In the Zocalo itself there is a contrast between old and new. Templo Mayor can be found beside the cathedral. The ruins are all that is left of the chief temple of the city, before the Spanish conquest. The cathedral, on the other hand, was completed in 1813. These two sites of worship , one ancient, one modern are an amazing sight together.
As I have already mentioned, the pricing in Mexico is confusing. Most museums, no matter how big, that I visited was just 70 pesos, except Frieda Kahlo’s House, which was triple the price. The Anthropology Museum was well worth the money and compared to it the Blue House seemed like a bit of a rip off.
But nothing could prepare me for the differences in the pricing of food. There’s a great Basket Taco place, just off the Zocalo., where tacos are 6 pesos each, so you can have a good meal of three tacos for just 18 pesos. There are also sauces and pickles on the tables. Or you can go to a restaurant a little further away and pay over 200 pesos just for a starter. I expected a difference between the cheap eats and the more upmarket places, but the difference just seems ridiculous! Especially being in the same city.
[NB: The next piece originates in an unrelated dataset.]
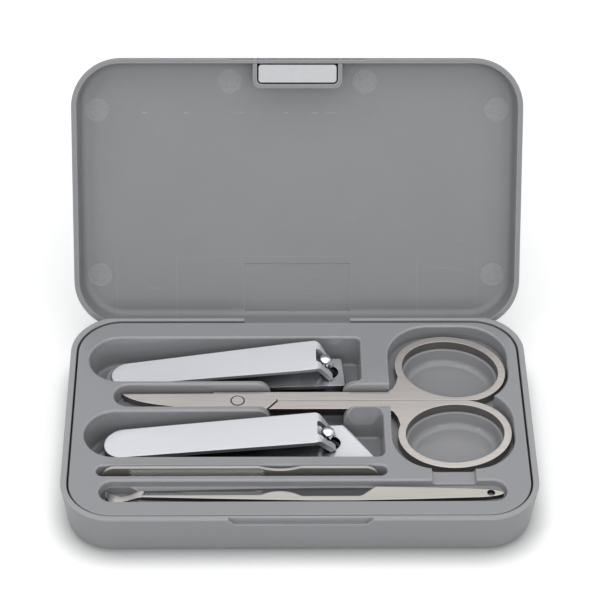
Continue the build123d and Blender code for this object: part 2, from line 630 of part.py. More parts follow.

By all accounts, Patzcuaro is a quiet little town, by the lake of the same name. It is a pretty little town to see and a great base to see other towns around the lake. But once a year this quiet place becomes rammed with tourists. That time is Dia de los Muertos.
Paztcuaro has become the ‘go to place’ for this festival of contrasts. The festival is not a sombre affair, but neither is it a big celebration and yet is both. Locals go to the graves of their relatives and keep vigil all night. They make alters for the deceased, which includes their favourite foods and drinks, sing in the graveyard and chat. It is their belief hat the deceased come back to the land of the living for one night and so they spend time with them.
Staying at Patzcuaro for this festival, I was led to believe that the best place to go is Janitzio – a small island on the lake. I spent all night there and saw so much contrast in just the one night.
Firstly, I went to the small graveyard at about 9:30pm. It was busy, but easy enough to explore. People were getting ready for their nightlong vigil. It was quiet and seemed respectful. This is what I had expected from Day of the Dead.
After some time, I went to explore the island a little more. It really isn’t a big island. Passing the vast amounts of tat shops and restaurants, battling the crowds, it wasn’t long before I reached the top of the island (it is a conical shape). Here there is a statue, of José María Morelos, to get into the statue grounds there was a 10 peso entrance fee.
Around the statue was only what could be called a festival. I had wondered where all the people were, as I had been told to expect crowds. Turns out they were all here at this massive party. There were bars set up, food stalls and more. The young and drunk had found there way here, obviously some weren’t planning to sleep at all. Some had tents and sleeping bags among their backpacks. This is the complete opposite of my Day of the Dead expectations.
At about 1am I headed down to the graveyard again. This time there was a queue to get in. And once in, moving was not easy. This felt disrespectful to those keeping vigil. Especially as a few drunks from the party had come down and were being loud and leery, leaving their rubbish and even trampling over graves and altars to get some space. So it didn’t take long for me to leave.
I went back to the graveyard at about 4:30am and this time I had more of the experience that I had expected. This time it was mostly quiet, but with Mexican singing. People were talking but not being loud. It was nice.
I found it amazing that there could be so much difference in just one small cemetery in one night. And it looks like I have much more to discover in this amazing country.